===== DATA SUPPLIED =====
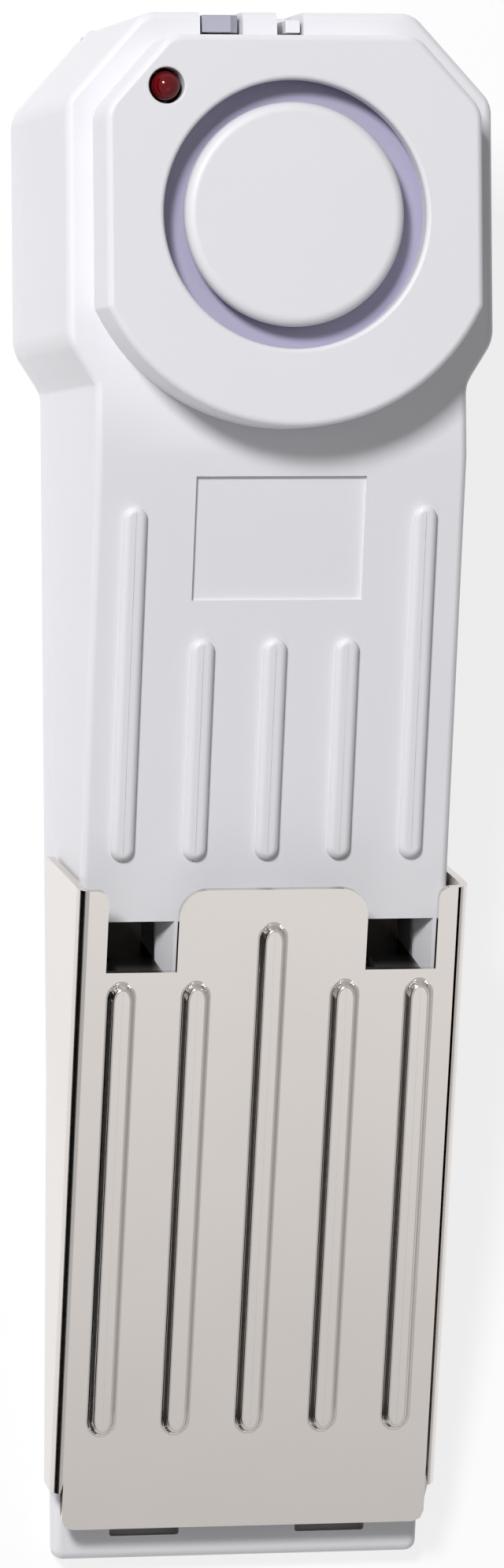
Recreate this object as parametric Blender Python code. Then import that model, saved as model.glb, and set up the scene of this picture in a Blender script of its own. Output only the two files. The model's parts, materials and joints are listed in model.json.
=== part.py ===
"""Wedge-shaped door stop alarm: a white two-part housing, a sprung steel plate on its slope and the
siren, switches, board and battery inside. Metres, +Z up, toe towards -Y, origin under the middle."""

import math

import bmesh
import bpy
from mathutils import Matrix, Vector

MM = 0.001

# Clearances
GAP = 0.3 * MM  # between neighbouring pieces
SEAM = 0.2 * MM  # between the two shells
OVERRUN = 1.0 * MM  # how far a cutter runs past what it cuts

# Housing, outside
HOUSING_LENGTH = 161.0 * MM
HEAD_OVERHANG = 2.9 * MM  # of the head past the body, each side
TOE_HEIGHT = 3.0 * MM
REAR_CHAMFER_WIDTH = 8.3 * MM
REAR_CHAMFER_LENGTH = 9.2 * MM
HEAD_SIDE_LENGTH = 24.6 * MM
NECK_LENGTH = 4.5 * MM
LEDGE_LENGTH = 7.4 * MM  # level top between the neck and the slope
CORNER_RADIUS = 1.0 * MM
CORNER_STEPS = 3

# Housing, walls
WALL = 2.0 * MM
BASE_FLOOR = 2.4 * MM
PAD_PROUD = 0.6 * MM  # the pads hold the base this far off the floor
PARTING_HEIGHT = 5.2 * MM
TOE_BLOCK_LENGTH = 18.5 * MM  # solid toe of the lower shell

# Boss that carries the siren
BOSS_INSET = 2.8 * MM
BOSS_ROUND_BULGE = 2.2 * MM  # its round end's radius over its half width
BOSS_ROUND_STEPS = 14

# Surface features of the slope
LABEL_WIDTH = 18.0 * MM
LABEL_LENGTH = 12.7 * MM
LABEL_SETBACK = 2.0 * MM
LABEL_DEPTH = 0.5 * MM
OUTER_RIB_EDGE = 4.3 * MM  # outer ribs' middle to the body's side
RIB_WIDTH = 2.7 * MM
RIB_HEIGHT = 0.8 * MM
RIB_COUNT = 5
OUTER_RIB_START = 5.0 * MM  # from the start of the slope
INNER_RIB_START = 18.6 * MM
RIB_END_TO_PLATE = 2.9 * MM
RIB_END_STEPS = 5

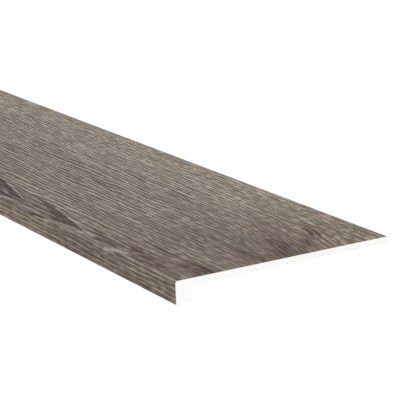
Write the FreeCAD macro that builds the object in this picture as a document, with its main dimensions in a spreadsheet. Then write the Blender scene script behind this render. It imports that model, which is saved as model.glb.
=====
**EXERCISE BRIEF**
Reproduce the data, keeping every line exactly the same.

**ANSWER FOR THIS EXERCISE**
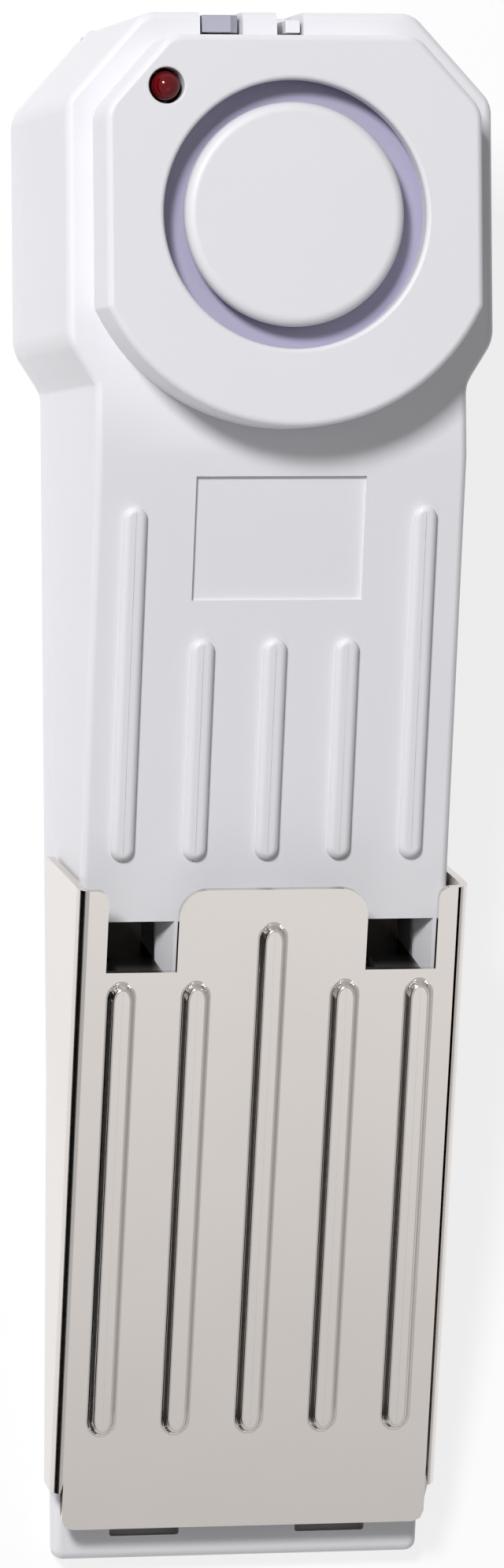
Recreate this object as parametric Blender Python code. Then import that model, saved as model.glb, and set up the scene of this picture in a Blender script of its own. Output only the two files. The model's parts, materials and joints are listed in model.json.
=== part.py ===
"""Wedge-shaped door stop alarm: a white two-part housing, a sprung steel plate on its slope and the
siren, switches, board and battery inside. Metres, +Z up, toe towards -Y, origin under the middle."""

import math

import bmesh
import bpy
from mathutils import Matrix, Vector

MM = 0.001

# Clearances
GAP = 0.3 * MM  # between neighbouring pieces
SEAM = 0.2 * MM  # between the two shells
OVERRUN = 1.0 * MM  # how far a cutter runs past what it cuts

# Housing, outside
HOUSING_LENGTH = 161.0 * MM
HEAD_OVERHANG = 2.9 * MM  # of the head past the body, each side
TOE_HEIGHT = 3.0 * MM
REAR_CHAMFER_WIDTH = 8.3 * MM
REAR_CHAMFER_LENGTH = 9.2 * MM
HEAD_SIDE_LENGTH = 24.6 * MM
NECK_LENGTH = 4.5 * MM
LEDGE_LENGTH = 7.4 * MM  # level top between the neck and the slope
CORNER_RADIUS = 1.0 * MM
CORNER_STEPS = 3

# Housing, walls
WALL = 2.0 * MM
BASE_FLOOR = 2.4 * MM
PAD_PROUD = 0.6 * MM  # the pads hold the base this far off the floor
PARTING_HEIGHT = 5.2 * MM
TOE_BLOCK_LENGTH = 18.5 * MM  # solid toe of the lower shell

# Boss that carries the siren
BOSS_INSET = 2.8 * MM
BOSS_ROUND_BULGE = 2.2 * MM  # its round end's radius over its half width
BOSS_ROUND_STEPS = 14

# Surface features of the slope
LABEL_WIDTH = 18.0 * MM
LABEL_LENGTH = 12.7 * MM
LABEL_SETBACK = 2.0 * MM
LABEL_DEPTH = 0.5 * MM
OUTER_RIB_EDGE = 4.3 * MM  # outer ribs' middle to the body's side
RIB_WIDTH = 2.7 * MM
RIB_HEIGHT = 0.8 * MM
RIB_COUNT = 5
OUTER_RIB_START = 5.0 * MM  # from the start of the slope
INNER_RIB_START = 18.6 * MM
RIB_END_TO_PLATE = 2.9 * MM
RIB_END_STEPS = 5

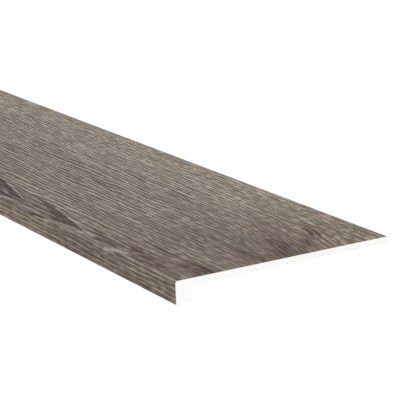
Write the FreeCAD macro that builds the object in this picture as a document, with its main dimensions in a spreadsheet. Then write the Blender scene script behind this render. It imports that model, which is saved as model.glb.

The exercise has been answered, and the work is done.